> Aim: Everything from the line containing "# Rounded back" to the line containing "cadLow, cadHigh = [list(corner)", both lines included, must be copied exactly; nothing else should be.

> Data provided:
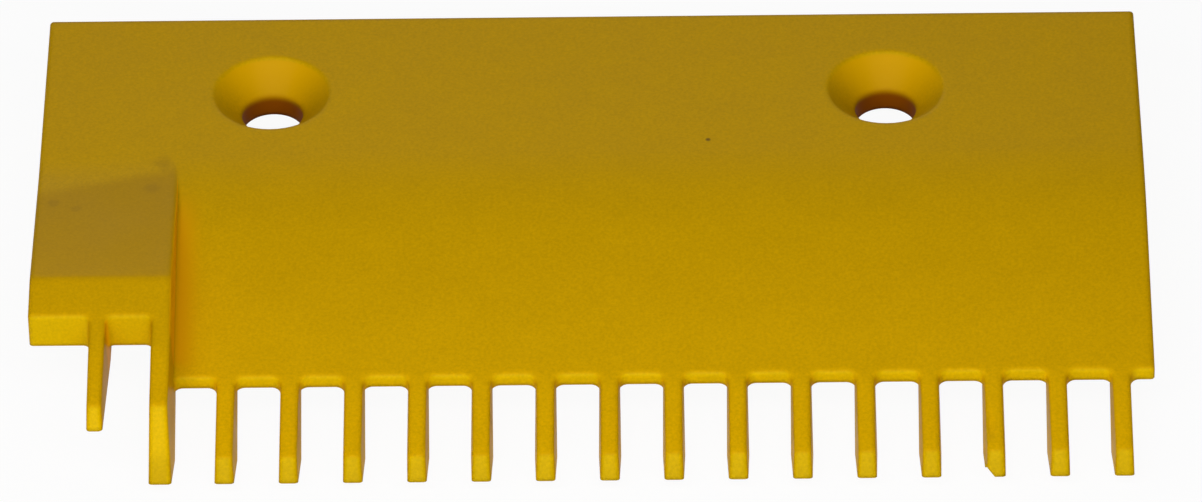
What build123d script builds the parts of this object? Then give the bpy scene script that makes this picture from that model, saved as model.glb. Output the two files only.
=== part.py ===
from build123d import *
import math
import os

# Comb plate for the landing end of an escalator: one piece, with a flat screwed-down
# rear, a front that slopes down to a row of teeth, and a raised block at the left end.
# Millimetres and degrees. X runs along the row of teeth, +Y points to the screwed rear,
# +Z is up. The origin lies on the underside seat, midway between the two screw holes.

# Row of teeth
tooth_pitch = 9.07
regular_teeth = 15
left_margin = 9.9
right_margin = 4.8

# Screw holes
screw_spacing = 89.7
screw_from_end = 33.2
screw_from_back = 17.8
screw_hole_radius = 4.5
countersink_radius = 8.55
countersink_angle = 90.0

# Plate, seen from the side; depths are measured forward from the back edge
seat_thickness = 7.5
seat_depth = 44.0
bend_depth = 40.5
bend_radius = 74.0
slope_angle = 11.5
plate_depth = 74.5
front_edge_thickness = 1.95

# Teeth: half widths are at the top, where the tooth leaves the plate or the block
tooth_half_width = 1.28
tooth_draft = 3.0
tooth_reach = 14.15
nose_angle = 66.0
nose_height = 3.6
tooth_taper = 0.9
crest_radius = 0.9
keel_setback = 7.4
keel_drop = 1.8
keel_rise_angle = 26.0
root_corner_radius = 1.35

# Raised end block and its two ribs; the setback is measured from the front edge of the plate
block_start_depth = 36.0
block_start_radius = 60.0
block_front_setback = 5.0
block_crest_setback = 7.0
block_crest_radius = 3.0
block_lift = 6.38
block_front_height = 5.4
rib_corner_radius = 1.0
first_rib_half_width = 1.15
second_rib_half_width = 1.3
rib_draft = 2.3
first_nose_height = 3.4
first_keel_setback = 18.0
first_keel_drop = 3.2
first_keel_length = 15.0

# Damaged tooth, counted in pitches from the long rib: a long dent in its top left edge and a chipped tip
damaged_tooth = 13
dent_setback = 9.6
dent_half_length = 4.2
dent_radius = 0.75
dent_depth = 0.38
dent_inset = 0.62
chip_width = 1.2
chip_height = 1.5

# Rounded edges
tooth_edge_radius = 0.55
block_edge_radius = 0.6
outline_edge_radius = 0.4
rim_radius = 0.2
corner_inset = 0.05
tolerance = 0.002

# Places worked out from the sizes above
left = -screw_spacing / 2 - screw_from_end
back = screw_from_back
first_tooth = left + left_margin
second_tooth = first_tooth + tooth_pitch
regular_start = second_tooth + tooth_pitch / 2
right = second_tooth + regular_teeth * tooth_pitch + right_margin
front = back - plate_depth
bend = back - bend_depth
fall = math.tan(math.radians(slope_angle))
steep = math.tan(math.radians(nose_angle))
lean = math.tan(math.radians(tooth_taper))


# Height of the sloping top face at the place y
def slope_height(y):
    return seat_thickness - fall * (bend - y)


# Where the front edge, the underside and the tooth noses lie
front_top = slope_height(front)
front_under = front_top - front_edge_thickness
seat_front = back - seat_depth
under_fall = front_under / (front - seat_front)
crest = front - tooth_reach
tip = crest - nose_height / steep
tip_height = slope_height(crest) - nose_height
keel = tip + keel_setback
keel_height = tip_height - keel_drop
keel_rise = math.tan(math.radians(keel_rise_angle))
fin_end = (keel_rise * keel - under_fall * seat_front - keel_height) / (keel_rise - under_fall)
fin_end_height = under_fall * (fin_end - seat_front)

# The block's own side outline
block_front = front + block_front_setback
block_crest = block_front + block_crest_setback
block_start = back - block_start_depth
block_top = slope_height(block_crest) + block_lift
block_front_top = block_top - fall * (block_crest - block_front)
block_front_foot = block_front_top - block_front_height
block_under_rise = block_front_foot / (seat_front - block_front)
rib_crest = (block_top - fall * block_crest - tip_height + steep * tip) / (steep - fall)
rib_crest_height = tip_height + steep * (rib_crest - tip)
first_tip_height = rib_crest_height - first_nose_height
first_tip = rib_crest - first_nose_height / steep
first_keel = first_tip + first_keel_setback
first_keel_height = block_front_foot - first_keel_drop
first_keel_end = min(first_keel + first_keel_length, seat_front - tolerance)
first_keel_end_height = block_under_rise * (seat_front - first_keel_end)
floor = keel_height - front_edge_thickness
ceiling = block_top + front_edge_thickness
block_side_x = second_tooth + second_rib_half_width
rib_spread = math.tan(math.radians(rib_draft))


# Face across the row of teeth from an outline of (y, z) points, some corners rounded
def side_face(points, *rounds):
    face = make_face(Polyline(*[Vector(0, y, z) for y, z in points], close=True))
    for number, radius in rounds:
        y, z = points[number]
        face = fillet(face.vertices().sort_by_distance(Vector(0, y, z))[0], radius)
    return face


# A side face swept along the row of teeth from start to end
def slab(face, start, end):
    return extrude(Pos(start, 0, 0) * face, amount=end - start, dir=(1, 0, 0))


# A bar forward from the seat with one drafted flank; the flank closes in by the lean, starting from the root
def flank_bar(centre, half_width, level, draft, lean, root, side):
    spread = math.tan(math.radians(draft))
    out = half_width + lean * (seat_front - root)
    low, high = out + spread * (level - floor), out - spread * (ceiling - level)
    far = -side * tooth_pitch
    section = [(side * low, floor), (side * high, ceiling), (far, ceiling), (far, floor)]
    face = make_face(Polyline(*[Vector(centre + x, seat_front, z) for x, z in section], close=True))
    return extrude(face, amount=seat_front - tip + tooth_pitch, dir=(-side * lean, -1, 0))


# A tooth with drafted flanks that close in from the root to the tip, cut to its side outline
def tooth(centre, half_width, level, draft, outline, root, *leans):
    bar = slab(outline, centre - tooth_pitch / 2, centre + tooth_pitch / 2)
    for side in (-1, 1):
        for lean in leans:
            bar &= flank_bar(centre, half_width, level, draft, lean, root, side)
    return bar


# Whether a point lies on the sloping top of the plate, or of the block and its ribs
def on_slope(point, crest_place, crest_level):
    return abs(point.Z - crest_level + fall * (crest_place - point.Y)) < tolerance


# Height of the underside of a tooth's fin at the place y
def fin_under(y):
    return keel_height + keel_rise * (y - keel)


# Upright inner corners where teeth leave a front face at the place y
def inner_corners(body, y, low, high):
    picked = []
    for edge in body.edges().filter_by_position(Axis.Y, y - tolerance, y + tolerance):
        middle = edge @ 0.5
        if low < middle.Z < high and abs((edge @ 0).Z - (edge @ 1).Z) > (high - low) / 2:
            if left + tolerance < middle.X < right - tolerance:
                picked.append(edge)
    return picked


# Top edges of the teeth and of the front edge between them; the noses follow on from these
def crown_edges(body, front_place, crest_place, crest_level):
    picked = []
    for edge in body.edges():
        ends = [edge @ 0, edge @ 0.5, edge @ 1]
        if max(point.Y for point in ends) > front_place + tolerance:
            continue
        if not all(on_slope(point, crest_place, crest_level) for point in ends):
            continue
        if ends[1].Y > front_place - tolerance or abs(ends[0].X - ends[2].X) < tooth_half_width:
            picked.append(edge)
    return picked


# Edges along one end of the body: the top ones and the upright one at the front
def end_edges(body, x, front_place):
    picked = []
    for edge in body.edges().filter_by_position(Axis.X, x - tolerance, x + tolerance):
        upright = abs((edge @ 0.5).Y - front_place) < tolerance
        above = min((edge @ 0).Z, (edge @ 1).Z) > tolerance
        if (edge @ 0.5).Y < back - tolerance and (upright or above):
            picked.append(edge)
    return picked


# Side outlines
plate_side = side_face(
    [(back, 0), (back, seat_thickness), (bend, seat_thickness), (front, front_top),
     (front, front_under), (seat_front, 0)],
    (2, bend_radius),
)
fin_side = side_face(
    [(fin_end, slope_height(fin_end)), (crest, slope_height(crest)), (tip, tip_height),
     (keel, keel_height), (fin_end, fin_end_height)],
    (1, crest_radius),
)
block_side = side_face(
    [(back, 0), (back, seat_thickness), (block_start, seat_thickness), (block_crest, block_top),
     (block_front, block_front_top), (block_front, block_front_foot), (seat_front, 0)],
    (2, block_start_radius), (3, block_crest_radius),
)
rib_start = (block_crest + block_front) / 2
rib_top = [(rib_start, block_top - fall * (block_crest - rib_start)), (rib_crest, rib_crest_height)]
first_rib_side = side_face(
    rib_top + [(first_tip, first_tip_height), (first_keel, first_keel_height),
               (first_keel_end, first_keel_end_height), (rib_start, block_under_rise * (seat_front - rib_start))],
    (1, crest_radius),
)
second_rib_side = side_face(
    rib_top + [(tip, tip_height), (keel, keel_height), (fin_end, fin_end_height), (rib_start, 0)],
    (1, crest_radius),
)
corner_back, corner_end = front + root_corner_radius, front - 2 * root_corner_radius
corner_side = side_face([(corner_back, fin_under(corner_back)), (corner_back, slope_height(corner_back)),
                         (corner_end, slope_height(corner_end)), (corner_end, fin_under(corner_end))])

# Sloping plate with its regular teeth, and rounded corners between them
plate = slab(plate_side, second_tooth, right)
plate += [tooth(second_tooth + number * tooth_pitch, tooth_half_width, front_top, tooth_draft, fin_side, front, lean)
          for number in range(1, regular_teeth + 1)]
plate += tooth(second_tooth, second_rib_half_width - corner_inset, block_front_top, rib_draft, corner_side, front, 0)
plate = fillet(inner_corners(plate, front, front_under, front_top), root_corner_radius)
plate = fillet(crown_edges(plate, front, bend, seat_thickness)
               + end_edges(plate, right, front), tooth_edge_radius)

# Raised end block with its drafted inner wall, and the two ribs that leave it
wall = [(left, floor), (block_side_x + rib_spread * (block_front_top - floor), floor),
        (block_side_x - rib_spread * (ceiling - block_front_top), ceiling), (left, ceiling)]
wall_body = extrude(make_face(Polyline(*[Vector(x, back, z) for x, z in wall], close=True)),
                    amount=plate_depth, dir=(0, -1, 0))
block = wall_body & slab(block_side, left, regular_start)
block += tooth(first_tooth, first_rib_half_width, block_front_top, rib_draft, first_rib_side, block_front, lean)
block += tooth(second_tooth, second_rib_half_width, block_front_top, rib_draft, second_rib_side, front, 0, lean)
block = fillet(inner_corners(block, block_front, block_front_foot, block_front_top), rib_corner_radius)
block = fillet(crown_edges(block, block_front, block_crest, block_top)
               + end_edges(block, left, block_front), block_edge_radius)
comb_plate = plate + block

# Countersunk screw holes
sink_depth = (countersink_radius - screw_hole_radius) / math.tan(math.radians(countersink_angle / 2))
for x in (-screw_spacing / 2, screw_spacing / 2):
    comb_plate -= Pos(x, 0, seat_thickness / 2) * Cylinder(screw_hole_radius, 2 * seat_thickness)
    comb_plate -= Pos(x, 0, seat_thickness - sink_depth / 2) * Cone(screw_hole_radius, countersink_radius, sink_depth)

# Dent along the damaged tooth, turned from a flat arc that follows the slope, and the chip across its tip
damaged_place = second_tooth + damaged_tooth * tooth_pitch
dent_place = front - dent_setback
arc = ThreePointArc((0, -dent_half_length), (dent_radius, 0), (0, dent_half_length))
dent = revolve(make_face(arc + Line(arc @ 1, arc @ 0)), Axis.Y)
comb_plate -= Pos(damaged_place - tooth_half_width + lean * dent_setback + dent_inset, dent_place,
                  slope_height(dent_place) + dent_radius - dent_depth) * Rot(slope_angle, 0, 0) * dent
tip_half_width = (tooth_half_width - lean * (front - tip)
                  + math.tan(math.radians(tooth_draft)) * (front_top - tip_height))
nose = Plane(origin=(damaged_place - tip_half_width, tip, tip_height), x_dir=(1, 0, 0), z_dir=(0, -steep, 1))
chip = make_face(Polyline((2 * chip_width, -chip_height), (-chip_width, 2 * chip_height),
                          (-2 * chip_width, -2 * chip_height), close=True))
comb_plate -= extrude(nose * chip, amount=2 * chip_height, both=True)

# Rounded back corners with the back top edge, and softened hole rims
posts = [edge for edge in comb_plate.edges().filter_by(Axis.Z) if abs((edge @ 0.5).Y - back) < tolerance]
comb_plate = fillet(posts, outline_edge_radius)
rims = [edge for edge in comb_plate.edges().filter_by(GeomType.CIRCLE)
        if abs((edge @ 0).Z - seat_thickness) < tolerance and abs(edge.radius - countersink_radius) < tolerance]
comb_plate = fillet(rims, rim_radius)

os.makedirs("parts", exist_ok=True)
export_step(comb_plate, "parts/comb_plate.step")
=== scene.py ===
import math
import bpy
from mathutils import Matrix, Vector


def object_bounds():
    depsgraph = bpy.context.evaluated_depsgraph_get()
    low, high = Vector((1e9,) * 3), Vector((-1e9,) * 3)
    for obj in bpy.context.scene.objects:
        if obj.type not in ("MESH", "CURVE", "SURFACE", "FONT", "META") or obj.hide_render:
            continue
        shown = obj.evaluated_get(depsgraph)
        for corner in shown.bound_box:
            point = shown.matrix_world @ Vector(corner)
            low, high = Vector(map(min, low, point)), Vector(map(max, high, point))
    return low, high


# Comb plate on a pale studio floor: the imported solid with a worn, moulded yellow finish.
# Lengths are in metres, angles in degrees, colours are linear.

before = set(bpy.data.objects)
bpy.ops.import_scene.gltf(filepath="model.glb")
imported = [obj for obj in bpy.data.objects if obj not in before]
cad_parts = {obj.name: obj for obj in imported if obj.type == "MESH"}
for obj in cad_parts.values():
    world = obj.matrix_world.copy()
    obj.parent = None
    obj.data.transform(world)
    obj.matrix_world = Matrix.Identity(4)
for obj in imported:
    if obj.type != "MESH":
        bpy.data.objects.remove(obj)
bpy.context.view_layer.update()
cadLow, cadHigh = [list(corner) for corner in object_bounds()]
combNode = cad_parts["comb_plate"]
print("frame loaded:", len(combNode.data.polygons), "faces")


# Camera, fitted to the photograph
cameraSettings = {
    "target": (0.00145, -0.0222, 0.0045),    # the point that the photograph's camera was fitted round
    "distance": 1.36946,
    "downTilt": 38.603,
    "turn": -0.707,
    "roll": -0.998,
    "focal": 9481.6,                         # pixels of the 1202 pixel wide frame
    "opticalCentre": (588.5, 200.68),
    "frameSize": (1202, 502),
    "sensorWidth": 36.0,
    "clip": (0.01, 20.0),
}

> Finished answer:
# Rounded back corners with the back top edge, and softened hole rims
posts = [edge for edge in comb_plate.edges().filter_by(Axis.Z) if abs((edge @ 0.5).Y - back) < tolerance]
comb_plate = fillet(posts, outline_edge_radius)
rims = [edge for edge in comb_plate.edges().filter_by(GeomType.CIRCLE)
        if abs((edge @ 0).Z - seat_thickness) < tolerance and abs(edge.radius - countersink_radius) < tolerance]
comb_plate = fillet(rims, rim_radius)

os.makedirs("parts", exist_ok=True)
export_step(comb_plate, "parts/comb_plate.step")
=== scene.py ===
import math
import bpy
from mathutils import Matrix, Vector


def object_bounds():
    depsgraph = bpy.context.evaluated_depsgraph_get()
    low, high = Vector((1e9,) * 3), Vector((-1e9,) * 3)
    for obj in bpy.context.scene.objects:
        if obj.type not in ("MESH", "CURVE", "SURFACE", "FONT", "META") or obj.hide_render:
            continue
        shown = obj.evaluated_get(depsgraph)
        for corner in shown.bound_box:
            point = shown.matrix_world @ Vector(corner)
            low, high = Vector(map(min, low, point)), Vector(map(max, high, point))
    return low, high


# Comb plate on a pale studio floor: the imported solid with a worn, moulded yellow finish.
# Lengths are in metres, angles in degrees, colours are linear.

before = set(bpy.data.objects)
bpy.ops.import_scene.gltf(filepath="model.glb")
imported = [obj for obj in bpy.data.objects if obj not in before]
cad_parts = {obj.name: obj for obj in imported if obj.type == "MESH"}
for obj in cad_parts.values():
    world = obj.matrix_world.copy()
    obj.parent = None
    obj.data.transform(world)
    obj.matrix_world = Matrix.Identity(4)
for obj in imported:
    if obj.type != "MESH":
        bpy.data.objects.remove(obj)
bpy.context.view_layer.update()
cadLow, cadHigh = [list(corner) for corner in object_bounds()]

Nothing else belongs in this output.